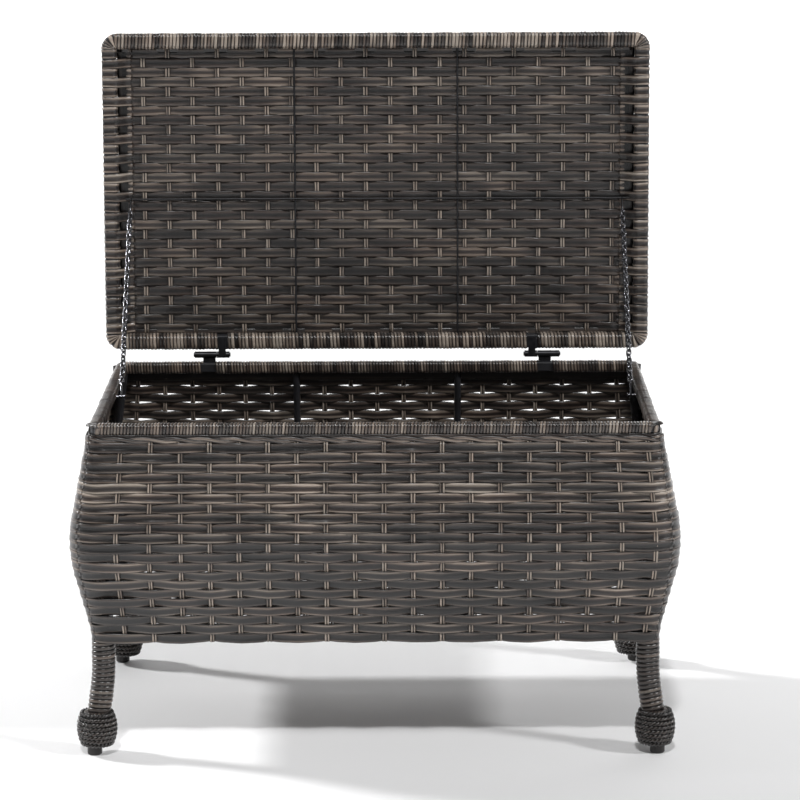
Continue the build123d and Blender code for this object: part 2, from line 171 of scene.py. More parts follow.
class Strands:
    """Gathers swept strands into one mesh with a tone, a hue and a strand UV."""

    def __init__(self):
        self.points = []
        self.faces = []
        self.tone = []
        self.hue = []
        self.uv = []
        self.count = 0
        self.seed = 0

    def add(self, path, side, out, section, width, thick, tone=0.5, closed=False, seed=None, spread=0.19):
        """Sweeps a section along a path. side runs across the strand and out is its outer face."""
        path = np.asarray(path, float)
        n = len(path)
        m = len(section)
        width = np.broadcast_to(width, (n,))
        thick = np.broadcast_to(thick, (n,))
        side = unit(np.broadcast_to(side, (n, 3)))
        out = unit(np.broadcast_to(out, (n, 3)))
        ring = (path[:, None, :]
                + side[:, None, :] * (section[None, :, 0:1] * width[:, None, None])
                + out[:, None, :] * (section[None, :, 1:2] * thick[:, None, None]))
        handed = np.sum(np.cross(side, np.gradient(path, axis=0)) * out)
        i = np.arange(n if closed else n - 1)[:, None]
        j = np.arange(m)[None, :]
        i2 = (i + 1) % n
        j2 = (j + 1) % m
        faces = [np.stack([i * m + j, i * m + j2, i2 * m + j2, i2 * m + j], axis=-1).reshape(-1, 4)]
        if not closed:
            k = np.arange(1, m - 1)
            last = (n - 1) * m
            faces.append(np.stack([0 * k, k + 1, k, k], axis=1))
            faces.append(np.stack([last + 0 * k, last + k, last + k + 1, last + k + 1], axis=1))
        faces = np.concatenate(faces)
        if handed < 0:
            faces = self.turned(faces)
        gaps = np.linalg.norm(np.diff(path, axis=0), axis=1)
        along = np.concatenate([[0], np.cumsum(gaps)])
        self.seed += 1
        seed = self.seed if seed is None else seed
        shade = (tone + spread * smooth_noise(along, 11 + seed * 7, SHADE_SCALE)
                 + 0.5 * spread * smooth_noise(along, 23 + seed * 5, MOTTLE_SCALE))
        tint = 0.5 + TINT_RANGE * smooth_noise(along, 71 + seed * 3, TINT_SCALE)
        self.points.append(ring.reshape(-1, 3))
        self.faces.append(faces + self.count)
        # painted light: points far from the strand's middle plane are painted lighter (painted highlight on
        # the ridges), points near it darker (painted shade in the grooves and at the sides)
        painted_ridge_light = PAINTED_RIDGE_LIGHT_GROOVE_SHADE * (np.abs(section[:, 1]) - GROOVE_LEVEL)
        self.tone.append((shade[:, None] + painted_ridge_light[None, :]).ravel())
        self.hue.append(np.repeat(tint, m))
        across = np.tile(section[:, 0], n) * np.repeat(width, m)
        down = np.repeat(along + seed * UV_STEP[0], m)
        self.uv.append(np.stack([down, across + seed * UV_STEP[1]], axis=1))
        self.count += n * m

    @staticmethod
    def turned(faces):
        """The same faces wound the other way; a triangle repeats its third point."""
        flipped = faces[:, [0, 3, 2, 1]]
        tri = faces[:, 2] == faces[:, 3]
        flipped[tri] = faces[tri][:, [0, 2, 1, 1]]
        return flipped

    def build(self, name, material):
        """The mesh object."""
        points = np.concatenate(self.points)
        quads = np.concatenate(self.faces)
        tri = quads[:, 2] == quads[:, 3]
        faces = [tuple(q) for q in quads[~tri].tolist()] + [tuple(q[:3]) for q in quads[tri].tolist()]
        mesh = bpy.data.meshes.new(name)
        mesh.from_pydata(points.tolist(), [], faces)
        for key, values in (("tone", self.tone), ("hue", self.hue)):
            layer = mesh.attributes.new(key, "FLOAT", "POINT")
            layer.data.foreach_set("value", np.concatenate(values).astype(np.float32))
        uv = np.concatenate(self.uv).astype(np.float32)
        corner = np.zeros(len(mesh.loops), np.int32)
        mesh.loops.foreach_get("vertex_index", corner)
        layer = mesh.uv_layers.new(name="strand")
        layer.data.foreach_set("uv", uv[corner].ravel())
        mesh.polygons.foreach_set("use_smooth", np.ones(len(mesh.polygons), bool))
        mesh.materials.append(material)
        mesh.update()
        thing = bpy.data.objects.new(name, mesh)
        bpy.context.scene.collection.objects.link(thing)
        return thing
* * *
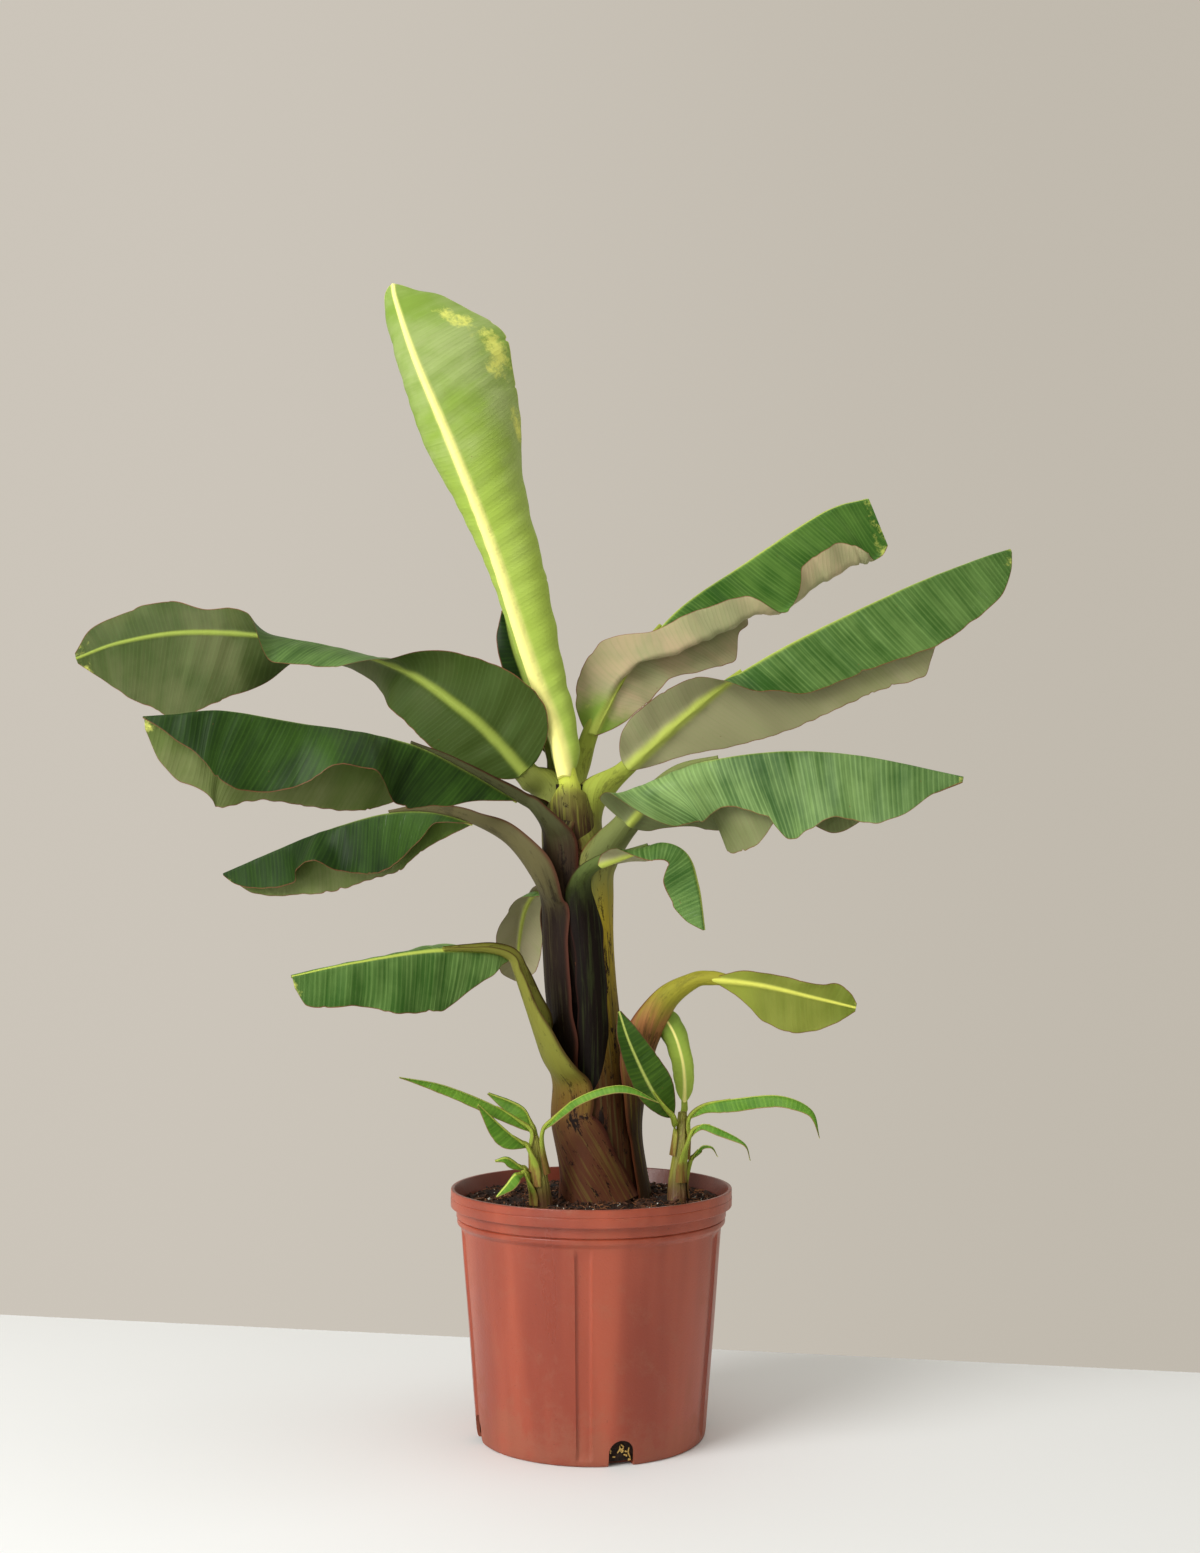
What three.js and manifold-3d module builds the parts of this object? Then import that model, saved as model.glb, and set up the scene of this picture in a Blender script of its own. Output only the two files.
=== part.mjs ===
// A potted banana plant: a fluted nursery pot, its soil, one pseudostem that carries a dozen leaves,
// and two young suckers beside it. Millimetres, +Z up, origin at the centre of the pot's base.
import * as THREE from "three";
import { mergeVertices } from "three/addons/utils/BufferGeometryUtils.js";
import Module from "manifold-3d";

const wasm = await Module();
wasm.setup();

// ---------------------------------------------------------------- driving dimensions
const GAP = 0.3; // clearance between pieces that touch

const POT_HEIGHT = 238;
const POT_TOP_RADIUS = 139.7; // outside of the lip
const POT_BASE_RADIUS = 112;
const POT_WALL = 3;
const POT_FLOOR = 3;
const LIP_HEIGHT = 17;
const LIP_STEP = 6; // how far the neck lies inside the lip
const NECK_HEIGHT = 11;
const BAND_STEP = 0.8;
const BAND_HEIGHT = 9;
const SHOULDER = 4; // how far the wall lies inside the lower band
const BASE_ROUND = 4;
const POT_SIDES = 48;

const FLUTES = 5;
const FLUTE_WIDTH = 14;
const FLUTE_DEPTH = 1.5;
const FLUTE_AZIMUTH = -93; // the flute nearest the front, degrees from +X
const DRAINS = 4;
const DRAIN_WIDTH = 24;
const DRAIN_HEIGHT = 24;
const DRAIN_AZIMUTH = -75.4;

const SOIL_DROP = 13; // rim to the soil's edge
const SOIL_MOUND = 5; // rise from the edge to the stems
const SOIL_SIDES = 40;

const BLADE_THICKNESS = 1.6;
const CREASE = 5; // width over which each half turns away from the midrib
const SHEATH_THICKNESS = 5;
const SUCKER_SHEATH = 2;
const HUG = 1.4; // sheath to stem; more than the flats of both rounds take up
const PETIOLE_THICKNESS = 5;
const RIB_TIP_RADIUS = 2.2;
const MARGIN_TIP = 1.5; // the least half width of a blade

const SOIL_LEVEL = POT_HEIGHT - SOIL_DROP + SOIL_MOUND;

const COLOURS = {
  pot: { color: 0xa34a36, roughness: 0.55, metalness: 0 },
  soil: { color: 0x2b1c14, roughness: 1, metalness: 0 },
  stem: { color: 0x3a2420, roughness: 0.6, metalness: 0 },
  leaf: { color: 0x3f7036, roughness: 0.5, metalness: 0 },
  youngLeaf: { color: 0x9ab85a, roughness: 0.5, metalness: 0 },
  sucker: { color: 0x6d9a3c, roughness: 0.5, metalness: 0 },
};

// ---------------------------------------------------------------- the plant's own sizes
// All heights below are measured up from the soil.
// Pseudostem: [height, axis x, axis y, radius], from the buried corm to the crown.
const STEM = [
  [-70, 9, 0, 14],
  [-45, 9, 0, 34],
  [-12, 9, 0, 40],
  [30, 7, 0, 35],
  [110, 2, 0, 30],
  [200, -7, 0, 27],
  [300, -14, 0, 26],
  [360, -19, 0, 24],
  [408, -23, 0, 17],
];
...
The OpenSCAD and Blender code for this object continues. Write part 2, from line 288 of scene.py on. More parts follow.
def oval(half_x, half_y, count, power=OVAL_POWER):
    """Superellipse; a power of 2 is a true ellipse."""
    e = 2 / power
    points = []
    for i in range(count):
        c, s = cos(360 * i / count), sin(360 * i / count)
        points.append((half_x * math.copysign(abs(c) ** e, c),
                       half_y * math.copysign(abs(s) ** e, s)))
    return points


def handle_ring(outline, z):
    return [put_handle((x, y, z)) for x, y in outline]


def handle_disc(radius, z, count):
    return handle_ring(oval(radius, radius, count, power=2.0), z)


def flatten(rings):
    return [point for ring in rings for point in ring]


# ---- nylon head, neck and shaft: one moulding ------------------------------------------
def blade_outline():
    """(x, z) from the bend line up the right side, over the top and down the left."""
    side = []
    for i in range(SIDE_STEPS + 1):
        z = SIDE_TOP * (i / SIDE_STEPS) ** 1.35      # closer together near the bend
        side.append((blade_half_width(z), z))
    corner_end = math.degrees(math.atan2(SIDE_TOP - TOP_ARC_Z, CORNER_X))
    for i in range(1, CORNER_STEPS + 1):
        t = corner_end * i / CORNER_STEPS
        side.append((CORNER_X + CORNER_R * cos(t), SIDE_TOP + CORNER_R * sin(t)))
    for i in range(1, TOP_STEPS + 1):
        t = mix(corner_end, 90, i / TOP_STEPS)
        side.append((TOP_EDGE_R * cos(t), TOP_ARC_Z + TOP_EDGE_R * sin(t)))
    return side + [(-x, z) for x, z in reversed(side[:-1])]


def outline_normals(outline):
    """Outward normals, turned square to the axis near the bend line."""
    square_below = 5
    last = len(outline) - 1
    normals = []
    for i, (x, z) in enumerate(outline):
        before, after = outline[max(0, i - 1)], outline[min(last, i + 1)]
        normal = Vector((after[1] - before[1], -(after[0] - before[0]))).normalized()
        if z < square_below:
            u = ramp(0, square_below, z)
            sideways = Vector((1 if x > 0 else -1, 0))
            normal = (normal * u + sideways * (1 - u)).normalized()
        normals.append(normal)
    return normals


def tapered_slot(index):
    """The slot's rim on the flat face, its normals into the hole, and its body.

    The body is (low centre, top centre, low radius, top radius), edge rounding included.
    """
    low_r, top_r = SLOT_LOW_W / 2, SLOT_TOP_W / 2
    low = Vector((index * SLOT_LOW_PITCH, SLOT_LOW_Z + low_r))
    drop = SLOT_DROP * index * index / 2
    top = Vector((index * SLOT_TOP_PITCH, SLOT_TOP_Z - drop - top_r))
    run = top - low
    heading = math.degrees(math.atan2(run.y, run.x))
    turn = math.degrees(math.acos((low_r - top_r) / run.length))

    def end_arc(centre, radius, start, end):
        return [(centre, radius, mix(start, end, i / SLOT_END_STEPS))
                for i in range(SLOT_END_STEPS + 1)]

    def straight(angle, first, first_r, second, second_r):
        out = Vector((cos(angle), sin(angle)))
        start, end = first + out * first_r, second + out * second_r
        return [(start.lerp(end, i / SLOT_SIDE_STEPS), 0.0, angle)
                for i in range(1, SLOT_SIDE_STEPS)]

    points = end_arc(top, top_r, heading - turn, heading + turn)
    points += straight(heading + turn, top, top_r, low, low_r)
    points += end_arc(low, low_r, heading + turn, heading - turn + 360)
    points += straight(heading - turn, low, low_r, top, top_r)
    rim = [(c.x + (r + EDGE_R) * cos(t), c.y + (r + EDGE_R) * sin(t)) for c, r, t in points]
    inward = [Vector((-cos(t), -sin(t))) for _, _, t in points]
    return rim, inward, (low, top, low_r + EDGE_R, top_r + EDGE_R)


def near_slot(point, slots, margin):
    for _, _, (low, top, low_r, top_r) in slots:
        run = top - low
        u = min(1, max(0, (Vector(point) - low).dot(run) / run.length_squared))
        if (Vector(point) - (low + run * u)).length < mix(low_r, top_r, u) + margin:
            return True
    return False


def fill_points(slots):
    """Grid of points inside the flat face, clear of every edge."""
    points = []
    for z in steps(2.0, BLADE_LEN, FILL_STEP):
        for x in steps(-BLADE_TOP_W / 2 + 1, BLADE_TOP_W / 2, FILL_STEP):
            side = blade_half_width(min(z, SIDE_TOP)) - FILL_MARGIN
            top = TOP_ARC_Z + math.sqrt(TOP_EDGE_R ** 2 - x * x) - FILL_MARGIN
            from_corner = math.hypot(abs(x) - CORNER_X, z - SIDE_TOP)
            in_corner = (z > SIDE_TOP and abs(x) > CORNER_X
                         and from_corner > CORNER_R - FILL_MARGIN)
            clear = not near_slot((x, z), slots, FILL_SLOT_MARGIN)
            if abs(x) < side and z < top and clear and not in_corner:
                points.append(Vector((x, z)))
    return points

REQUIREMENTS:
Starting at the line that contains "What three.js and" and stopping at the line that contains "const SOIL_SIDES = 40;", transcribe the lines exactly; both boundary lines are to be included.

SOLUTION:
What three.js and manifold-3d module builds the parts of this object? Then import that model, saved as model.glb, and set up the scene of this picture in a Blender script of its own. Output only the two files.
=== part.mjs ===
// A potted banana plant: a fluted nursery pot, its soil, one pseudostem that carries a dozen leaves,
// and two young suckers beside it. Millimetres, +Z up, origin at the centre of the pot's base.
import * as THREE from "three";
import { mergeVertices } from "three/addons/utils/BufferGeometryUtils.js";
import Module from "manifold-3d";

const wasm = await Module();
wasm.setup();

// ---------------------------------------------------------------- driving dimensions
const GAP = 0.3; // clearance between pieces that touch

const POT_HEIGHT = 238;
const POT_TOP_RADIUS = 139.7; // outside of the lip
const POT_BASE_RADIUS = 112;
const POT_WALL = 3;
const POT_FLOOR = 3;
const LIP_HEIGHT = 17;
const LIP_STEP = 6; // how far the neck lies inside the lip
const NECK_HEIGHT = 11;
const BAND_STEP = 0.8;
const BAND_HEIGHT = 9;
const SHOULDER = 4; // how far the wall lies inside the lower band
const BASE_ROUND = 4;
const POT_SIDES = 48;

const FLUTES = 5;
const FLUTE_WIDTH = 14;
const FLUTE_DEPTH = 1.5;
const FLUTE_AZIMUTH = -93; // the flute nearest the front, degrees from +X
const DRAINS = 4;
const DRAIN_WIDTH = 24;
const DRAIN_HEIGHT = 24;
const DRAIN_AZIMUTH = -75.4;

const SOIL_DROP = 13; // rim to the soil's edge
const SOIL_MOUND = 5; // rise from the edge to the stems
const SOIL_SIDES = 40;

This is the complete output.